I was lucky to be staying in a hotel which offered guests bikes to ride around the city. I did this for a day and decided I wanted to live a little longer so it was back to walking. If you like to walk, then walking is the way to go. Don't be afraid to ask questions if you get lost. A good word to know whilst pointing at your map is 'dove', pronounced 'doh vay' which means 'where'. Many hand gesticulations later and you are on yourway!
If you go to the Vatican, a good hint to get in front of everyone once you pass through security, take the queue which says 'Tombs of the Popes', you go quickly through the tombs and then you pop up like a meerkat in the middle of the Basilica.
Cafes will often advertise 'wi-fi within', be careful and try the wi-fi before ordering because it is often NOT available and you will only find that out after you have ordered your caffe doppio (2 espressos served in one cup). Pickpockets are rampant in just about every European city with warning signs everywhere but it is easy to be distracted and where there are large crowds and queues with jostling, that's where they strike, so be aware, perhaps get a backpack that you can wear as a 'front-pack' and know where your valuables are at all times.

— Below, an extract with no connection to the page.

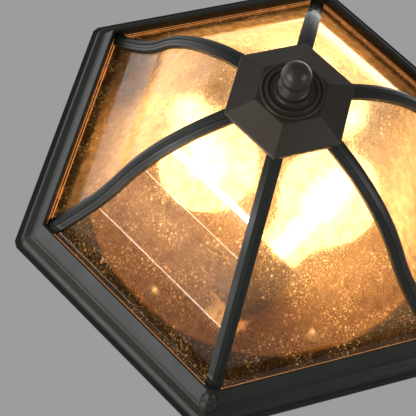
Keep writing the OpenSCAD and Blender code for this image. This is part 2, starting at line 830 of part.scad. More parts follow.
ceiling_pan();
crossbar();
ground_screw();
fixture_screws();
cap_nuts();
insulation_pad();
reflector_dish();
dish_rivets();
cage_studs();
socket_bracket(0);  // socket_bracket_1
socket_bracket(1);  // socket_bracket_2
socket_bracket(2);  // socket_bracket_3
bracket_rivets();
lampholder(0);  // socket_1
lampholder(1);  // socket_2
lampholder(2);  // socket_3
screw_shells();
contact_springs();
bulb_glass(0);  // bulb_glass_1
bulb_glass(1);  // bulb_glass_2
bulb_glass(2);  // bulb_glass_3
bulb_base(0);  // bulb_base_1
bulb_base(1);  // bulb_base_2
bulb_base(2);  // bulb_base_3
rim();
rib(0);  // rib_a
rib(1);  // rib_b
rib(2);  // rib_c
rib(3);  // rib_d
rib(4);  // rib_e
rib(5);  // rib_f
glass_panel(0);  // glass_a
glass_panel(1);  // glass_b
glass_panel(2);  // glass_c
glass_panel(3);  // glass_d
glass_panel(4);  // glass_e
glass_panel(5);  // glass_f
glass_clips();
clip_screws();
hub_cap();
hub_plate();
hub_nipple();
nipple_nut();
step_washer();
finial();
ball_nut(2);  // ball_nut_c
ball_nut(5);  // ball_nut_f
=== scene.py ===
"""Looks of a hexagonal flush mount ceiling light: a cage of S-curved ribs and bent amber seeded glass.

Every length is in metres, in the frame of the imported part: z = 0 is the ceiling and the light hangs
towards -z. Corner 0 of the hexagon lies along +x.
"""

from __future__ import annotations

import json
import logging
import math
from dataclasses import dataclass, field
from enum import Enum
from typing import Iterable, Sequence, Union

import bmesh
import bpy
from mathutils import Matrix, Vector, noise

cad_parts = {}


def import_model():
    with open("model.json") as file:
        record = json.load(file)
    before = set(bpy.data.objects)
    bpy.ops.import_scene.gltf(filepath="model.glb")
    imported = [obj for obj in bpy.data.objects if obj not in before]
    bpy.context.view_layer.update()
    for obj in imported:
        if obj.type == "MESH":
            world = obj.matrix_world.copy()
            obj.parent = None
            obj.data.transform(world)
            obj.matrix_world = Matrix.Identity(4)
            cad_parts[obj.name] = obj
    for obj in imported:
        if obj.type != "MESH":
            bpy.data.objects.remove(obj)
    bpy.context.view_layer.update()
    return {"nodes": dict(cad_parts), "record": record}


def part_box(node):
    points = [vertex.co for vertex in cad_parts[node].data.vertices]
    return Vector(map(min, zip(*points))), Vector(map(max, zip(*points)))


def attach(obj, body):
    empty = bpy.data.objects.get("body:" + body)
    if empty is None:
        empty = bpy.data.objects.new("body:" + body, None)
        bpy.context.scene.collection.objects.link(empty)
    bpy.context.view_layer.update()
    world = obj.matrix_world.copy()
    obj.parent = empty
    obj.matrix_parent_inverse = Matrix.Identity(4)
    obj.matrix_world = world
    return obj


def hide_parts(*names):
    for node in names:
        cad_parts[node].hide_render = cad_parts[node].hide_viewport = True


LOG = logging.getLogger("ceiling_light")
SIDES = 6
CORNER_TURN = 360.0 / SIDES
LEAN = math.cos(math.pi / SIDES)
ON_AXIS = 1e-7
STUD_CORNERS = {"c": 2, "f": 5}
STUD_REACH = 0.1495
LAMPS = 3
PRESSED_ROUND = 0.0002
PRESSED_NODES = (
    "ceiling_pan",
    "crossbar",
    "hub_plate",
    "glass_clips",
    "socket_bracket_1",
    "socket_bracket_2",
    "socket_bracket_3",
)

Point = tuple[float, float]
Outline = list[Point]
Bend = tuple[float, float, float]
Colour = tuple[float, float, float]
Value = Union[float, Sequence[float], "Sock", None]


# Shader trees


class Sock:
    """One output of a shader node, used in plain arithmetic."""

    def __init__(self, tree: "Tree", socket: bpy.types.NodeSocket) -> None:
        """Wraps a socket.

        Args:
            tree: The material tree that the socket belongs to.
            socket: The output socket.
        """
        self.tree = tree
        self.socket = socket

    def _maths(self, operation: str, first: Value, second: Value = None) -> "Sock":
        """Adds a Math node.

        Args:
            operation: The Math node's operation.
            first: Its first value.
            second: Its second value, if it has one.

        Returns:
            The node's result.
        """
        values = [first] if second is None else [first, second]
        return self.tree.add("ShaderNodeMath", {"operation": operation}, dict(enumerate(values)))

    def __add__(self, other: Value) -> "Sock":
        """Self plus other."""
        return self._maths("ADD", self, other)

    __radd__ = __add__

    def __mul__(self, other: Value) -> "Sock":
        """Self times other."""
        return self._maths("MULTIPLY", self, other)

    __rmul__ = __mul__

    def __sub__(self, other: Value) -> "Sock":
        """Self minus other."""
        return self._maths("SUBTRACT", self, other)

    def lowest(self, other: Value) -> "Sock":
        """The lower of self and other."""
        return self._maths("MINIMUM", self, other)

    def highest(self, other: Value) -> "Sock":
        """The higher of self and other."""
        return self._maths("MAXIMUM", self, other)

    def between(self, low: float, high: float) -> "Sock":
        """A smooth step from 0 at low to 1 at high, or from 1 to 0 where high is below low.

        Args:
            low: The value that gives 0.
            high: The value that gives 1.

        Returns:
            The stepped value.
        """
        return self.tree.add(
            "ShaderNodeMapRange",
            {"interpolation_type": "SMOOTHSTEP"},
            {"Value": self, "From Min": low, "From Max": high},
        )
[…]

Ladies if you are travelling alone and don't know what to do with your luggage when nature calls, use the disabled toilet, that way you and your luggage will fit in ... be quick though so as not to impede an actual disabled person!
The airport is 45 minutes from the city. There is now Uber in Rome but the white taxis are cheap and reliable, when I say 'cheap', cheaper than Sydney taxis. Some words to know to get you through: 'Dove' = where, 'camera' = room, 'piano' = floor as in 1st floor, 'grazie' = thanks, 'qui' = here, 'tutto' = everything, 'per favore' = please. If you at least attempt a 'please' and 'thank you' in their language they will appreciate it and remember when you are in a foreign country and yousee something different, it is not wrong, it is just different and after all, isn't that why we all travel, to discover something different?